Maha Bharat (of Mahabharata fame) had fallen apart centuries earlier and would not be united as an empire of smaller janapadas, kingdoms, and republics until the Buddhist Emperor Ashoka assembled it. Emperor Ashoka was a bloody soaked ruler who became peaceful and converted to pacifist Buddhism from his earlier Vedic beliefs, at least two centuries after the Buddha lived.

India should have its own religion
"Hinduism" (Indus-ism or the many and varied "religions" around the Indus River or of the remnants of the lost but once-great Indus Valley Civilization, with its dead super cities of Harappa and Mohenjo-Daro) only came into existence when the Brahmin Priest Adi Shankara systematically put it together from the many indigenous dharmas centuries after the Buddha taught or Emperor Ashoka united "India" as an empire of incredibly diverse customs and practices.
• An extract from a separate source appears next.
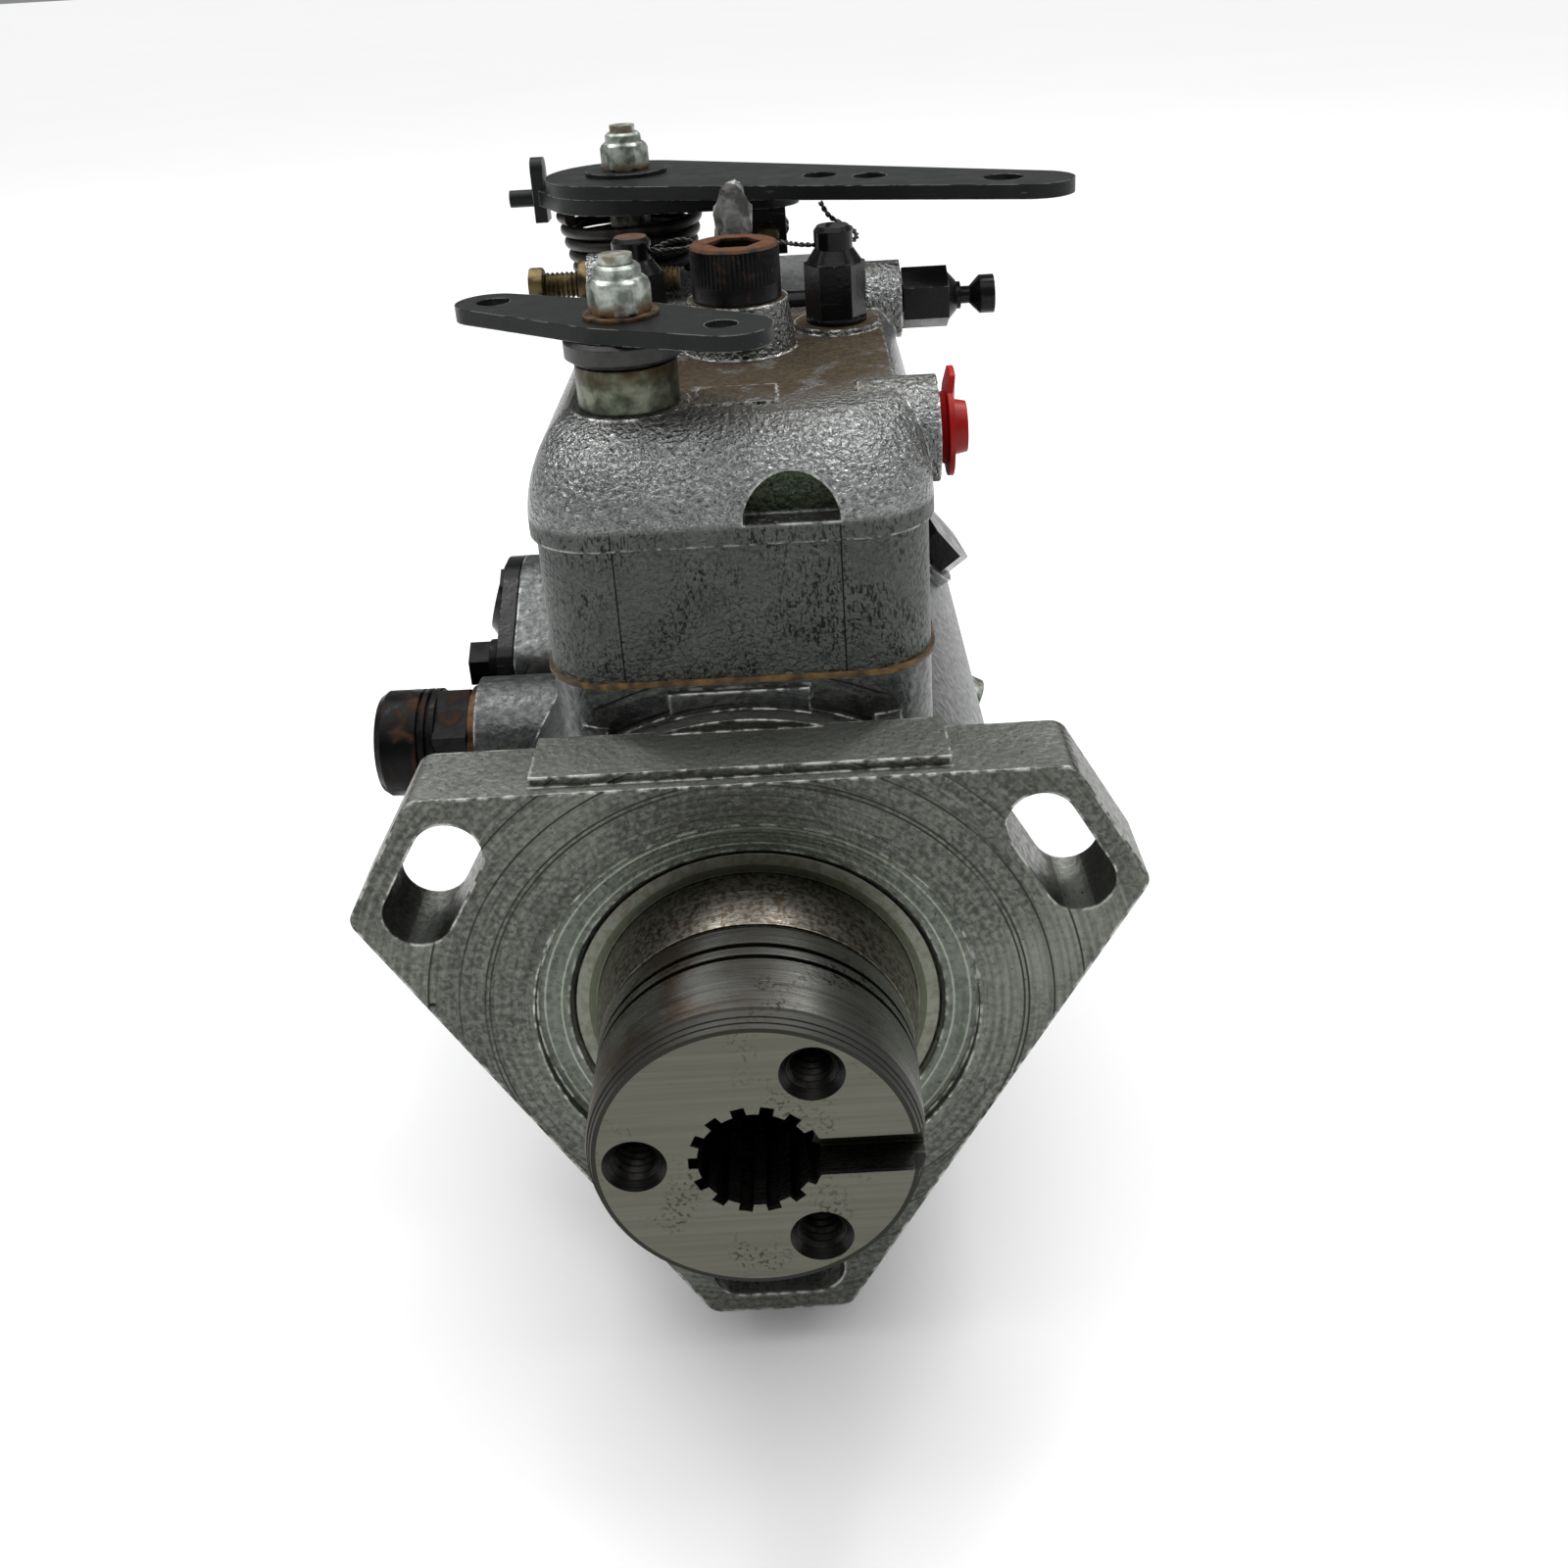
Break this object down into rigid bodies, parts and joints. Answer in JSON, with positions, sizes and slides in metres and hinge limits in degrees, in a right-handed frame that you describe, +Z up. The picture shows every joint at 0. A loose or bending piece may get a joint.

It seems the invading British scholars had more to do with the name "Hinduism" than anyone in India as they tried to make sense of the "religion," archeology, cultural anthropology, and sociology of their new protectorate colony. While England extracted the subcontinent's resources to enrich itself and Europe, British scholars tried to make sense of the place.

The Buddhist Art of Gandhara
They could not imagine that India did not have a "religion," because as with Ancient Egypt, all of daily life was inseparable from what the West was accustomed to calling the religious or sacred. The British resuscitated "Buddhism," which had been assimilated and subsumed into the panoply of Sri Shankara's Hinduism or Sanatan Dharma, the Eternal Truth.

But Sri Shankara knew the Buddha was a foreigner, an outsider (a Scythian from the northwest frontier lands of wild Scythia), a non-Indian (and certainly not Nepalese as Dr. Ranajit Pal shows, not a "Hindu," not a Brahmin priest, not a teacher of the Vedas.

So the Dharma (Doctrine and Discipline) the Buddha taught was at odds with the Brahmins, Brahmanism, the caste system, mantras, and Brahma worship of the Vedas.